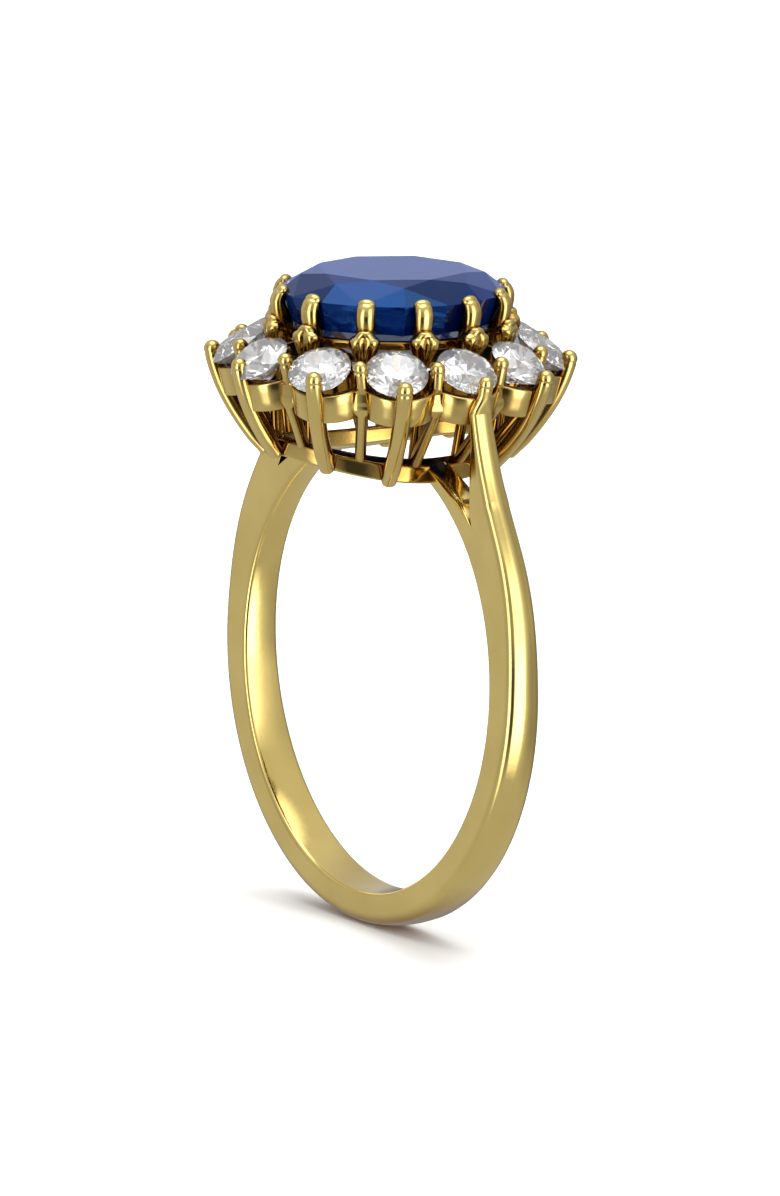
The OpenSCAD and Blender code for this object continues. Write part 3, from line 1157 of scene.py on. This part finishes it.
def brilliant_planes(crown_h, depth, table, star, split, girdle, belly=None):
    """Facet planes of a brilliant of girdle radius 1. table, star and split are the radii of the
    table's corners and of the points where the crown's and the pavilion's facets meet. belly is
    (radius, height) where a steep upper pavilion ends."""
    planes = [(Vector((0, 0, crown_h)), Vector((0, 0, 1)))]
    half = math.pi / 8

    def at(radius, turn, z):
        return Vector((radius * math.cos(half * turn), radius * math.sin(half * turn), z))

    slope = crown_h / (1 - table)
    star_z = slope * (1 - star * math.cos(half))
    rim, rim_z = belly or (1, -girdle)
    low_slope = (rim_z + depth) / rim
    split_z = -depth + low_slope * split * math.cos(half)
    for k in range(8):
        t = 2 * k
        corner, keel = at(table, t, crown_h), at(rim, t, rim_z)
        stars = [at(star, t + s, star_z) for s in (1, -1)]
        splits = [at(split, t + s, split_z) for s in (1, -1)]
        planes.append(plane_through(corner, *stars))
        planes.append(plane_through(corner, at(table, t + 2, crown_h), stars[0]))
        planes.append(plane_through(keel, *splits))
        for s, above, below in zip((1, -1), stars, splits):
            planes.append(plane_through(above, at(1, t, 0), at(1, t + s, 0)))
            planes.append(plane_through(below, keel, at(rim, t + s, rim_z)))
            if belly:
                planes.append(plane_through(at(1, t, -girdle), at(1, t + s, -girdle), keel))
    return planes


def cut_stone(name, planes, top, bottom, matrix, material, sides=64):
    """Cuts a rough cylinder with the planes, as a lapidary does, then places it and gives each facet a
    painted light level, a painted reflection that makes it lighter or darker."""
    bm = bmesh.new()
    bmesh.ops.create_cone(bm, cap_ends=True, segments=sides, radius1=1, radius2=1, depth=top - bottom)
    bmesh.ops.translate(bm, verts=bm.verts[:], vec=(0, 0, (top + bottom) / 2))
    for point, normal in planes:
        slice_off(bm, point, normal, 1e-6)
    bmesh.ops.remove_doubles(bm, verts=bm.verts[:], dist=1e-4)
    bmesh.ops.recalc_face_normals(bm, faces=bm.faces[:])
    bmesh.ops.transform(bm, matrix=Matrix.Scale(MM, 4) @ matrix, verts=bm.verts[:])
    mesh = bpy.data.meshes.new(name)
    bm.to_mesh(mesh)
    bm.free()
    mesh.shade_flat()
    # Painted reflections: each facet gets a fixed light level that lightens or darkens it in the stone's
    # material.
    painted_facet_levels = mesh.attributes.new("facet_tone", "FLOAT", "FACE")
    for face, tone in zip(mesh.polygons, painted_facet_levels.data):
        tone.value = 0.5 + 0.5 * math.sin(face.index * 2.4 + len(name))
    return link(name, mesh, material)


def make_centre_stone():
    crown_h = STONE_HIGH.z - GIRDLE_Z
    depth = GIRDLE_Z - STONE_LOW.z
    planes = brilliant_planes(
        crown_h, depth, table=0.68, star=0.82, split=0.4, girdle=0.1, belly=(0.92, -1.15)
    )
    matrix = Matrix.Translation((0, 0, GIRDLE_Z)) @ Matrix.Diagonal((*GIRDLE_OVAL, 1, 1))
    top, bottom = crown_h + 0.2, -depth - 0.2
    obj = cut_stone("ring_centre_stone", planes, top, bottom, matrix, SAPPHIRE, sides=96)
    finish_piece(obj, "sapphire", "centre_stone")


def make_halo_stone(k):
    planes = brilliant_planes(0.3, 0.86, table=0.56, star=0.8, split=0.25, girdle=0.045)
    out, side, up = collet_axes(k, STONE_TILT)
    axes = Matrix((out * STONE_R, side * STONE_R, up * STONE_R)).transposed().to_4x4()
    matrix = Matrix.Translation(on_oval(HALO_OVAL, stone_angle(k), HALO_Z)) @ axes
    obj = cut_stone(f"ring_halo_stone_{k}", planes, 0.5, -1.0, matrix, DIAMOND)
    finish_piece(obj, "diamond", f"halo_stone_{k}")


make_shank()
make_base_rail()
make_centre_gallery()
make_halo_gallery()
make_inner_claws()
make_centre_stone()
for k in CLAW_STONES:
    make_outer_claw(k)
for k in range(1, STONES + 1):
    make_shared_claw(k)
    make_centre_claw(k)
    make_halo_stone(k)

▶ _Your task_
Return every line exactly.

▶ _Worked answer_
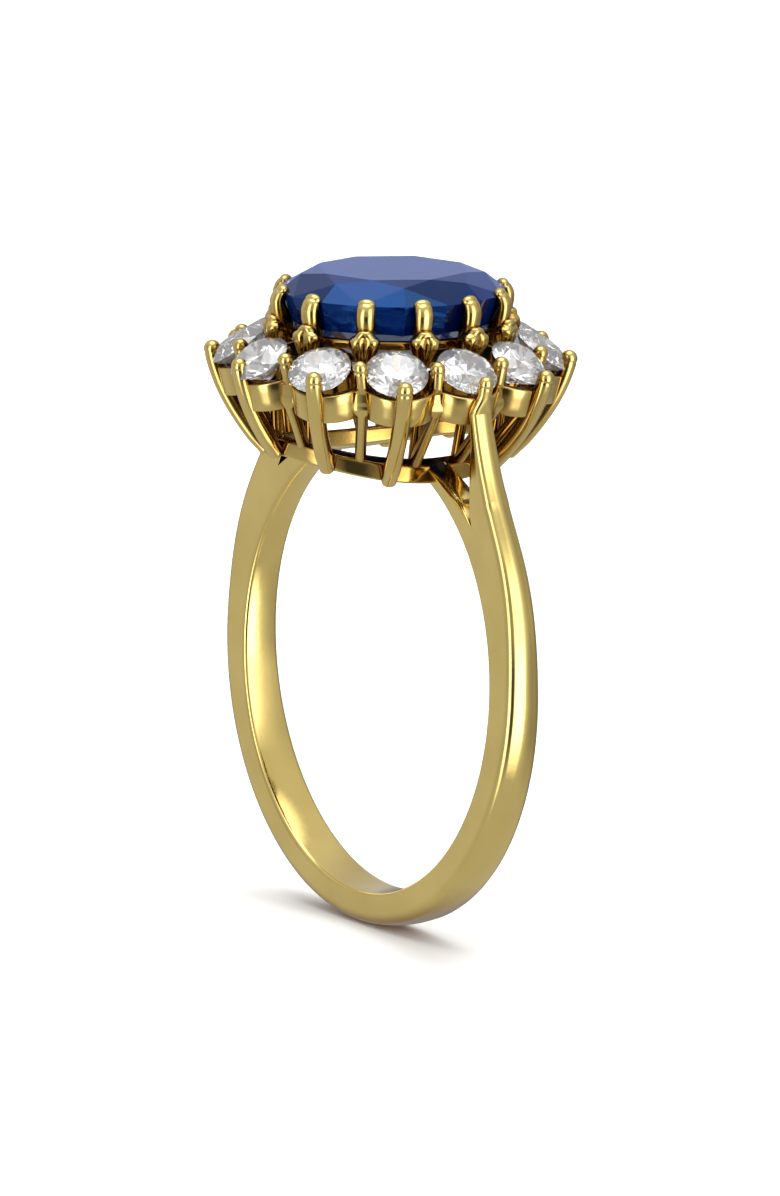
The OpenSCAD and Blender code for this object continues. Write part 3, from line 1157 of scene.py on. This part finishes it.
def brilliant_planes(crown_h, depth, table, star, split, girdle, belly=None):
    """Facet planes of a brilliant of girdle radius 1. table, star and split are the radii of the
    table's corners and of the points where the crown's and the pavilion's facets meet. belly is
    (radius, height) where a steep upper pavilion ends."""
    planes = [(Vector((0, 0, crown_h)), Vector((0, 0, 1)))]
    half = math.pi / 8

    def at(radius, turn, z):
        return Vector((radius * math.cos(half * turn), radius * math.sin(half * turn), z))

    slope = crown_h / (1 - table)
    star_z = slope * (1 - star * math.cos(half))
    rim, rim_z = belly or (1, -girdle)
    low_slope = (rim_z + depth) / rim
    split_z = -depth + low_slope * split * math.cos(half)
    for k in range(8):
        t = 2 * k
        corner, keel = at(table, t, crown_h), at(rim, t, rim_z)
        stars = [at(star, t + s, star_z) for s in (1, -1)]
        splits = [at(split, t + s, split_z) for s in (1, -1)]
        planes.append(plane_through(corner, *stars))
        planes.append(plane_through(corner, at(table, t + 2, crown_h), stars[0]))
        planes.append(plane_through(keel, *splits))
        for s, above, below in zip((1, -1), stars, splits):
            planes.append(plane_through(above, at(1, t, 0), at(1, t + s, 0)))
            planes.append(plane_through(below, keel, at(rim, t + s, rim_z)))
            if belly:
                planes.append(plane_through(at(1, t, -girdle), at(1, t + s, -girdle), keel))
    return planes


def cut_stone(name, planes, top, bottom, matrix, material, sides=64):
    """Cuts a rough cylinder with the planes, as a lapidary does, then places it and gives each facet a
    painted light level, a painted reflection that makes it lighter or darker."""
    bm = bmesh.new()
    bmesh.ops.create_cone(bm, cap_ends=True, segments=sides, radius1=1, radius2=1, depth=top - bottom)
    bmesh.ops.translate(bm, verts=bm.verts[:], vec=(0, 0, (top + bottom) / 2))
    for point, normal in planes:
        slice_off(bm, point, normal, 1e-6)
    bmesh.ops.remove_doubles(bm, verts=bm.verts[:], dist=1e-4)
    bmesh.ops.recalc_face_normals(bm, faces=bm.faces[:])
    bmesh.ops.transform(bm, matrix=Matrix.Scale(MM, 4) @ matrix, verts=bm.verts[:])
    mesh = bpy.data.meshes.new(name)
    bm.to_mesh(mesh)
    bm.free()
    mesh.shade_flat()
    # Painted reflections: each facet gets a fixed light level that lightens or darkens it in the stone's
    # material.
    painted_facet_levels = mesh.attributes.new("facet_tone", "FLOAT", "FACE")
    for face, tone in zip(mesh.polygons, painted_facet_levels.data):
        tone.value = 0.5 + 0.5 * math.sin(face.index * 2.4 + len(name))
    return link(name, mesh, material)


def make_centre_stone():
    crown_h = STONE_HIGH.z - GIRDLE_Z
    depth = GIRDLE_Z - STONE_LOW.z
    planes = brilliant_planes(
        crown_h, depth, table=0.68, star=0.82, split=0.4, girdle=0.1, belly=(0.92, -1.15)
    )
    matrix = Matrix.Translation((0, 0, GIRDLE_Z)) @ Matrix.Diagonal((*GIRDLE_OVAL, 1, 1))
    top, bottom = crown_h + 0.2, -depth - 0.2
    obj = cut_stone("ring_centre_stone", planes, top, bottom, matrix, SAPPHIRE, sides=96)
    finish_piece(obj, "sapphire", "centre_stone")


def make_halo_stone(k):
    planes = brilliant_planes(0.3, 0.86, table=0.56, star=0.8, split=0.25, girdle=0.045)
    out, side, up = collet_axes(k, STONE_TILT)
    axes = Matrix((out * STONE_R, side * STONE_R, up * STONE_R)).transposed().to_4x4()
    matrix = Matrix.Translation(on_oval(HALO_OVAL, stone_angle(k), HALO_Z)) @ axes
    obj = cut_stone(f"ring_halo_stone_{k}", planes, 0.5, -1.0, matrix, DIAMOND)
    finish_piece(obj, "diamond", f"halo_stone_{k}")


make_shank()
make_base_rail()
make_centre_gallery()
make_halo_gallery()
make_inner_claws()
make_centre_stone()
for k in CLAW_STONES:
    make_outer_claw(k)
for k in range(1, STONES + 1):
    make_shared_claw(k)
    make_centre_claw(k)
    make_halo_stone(k)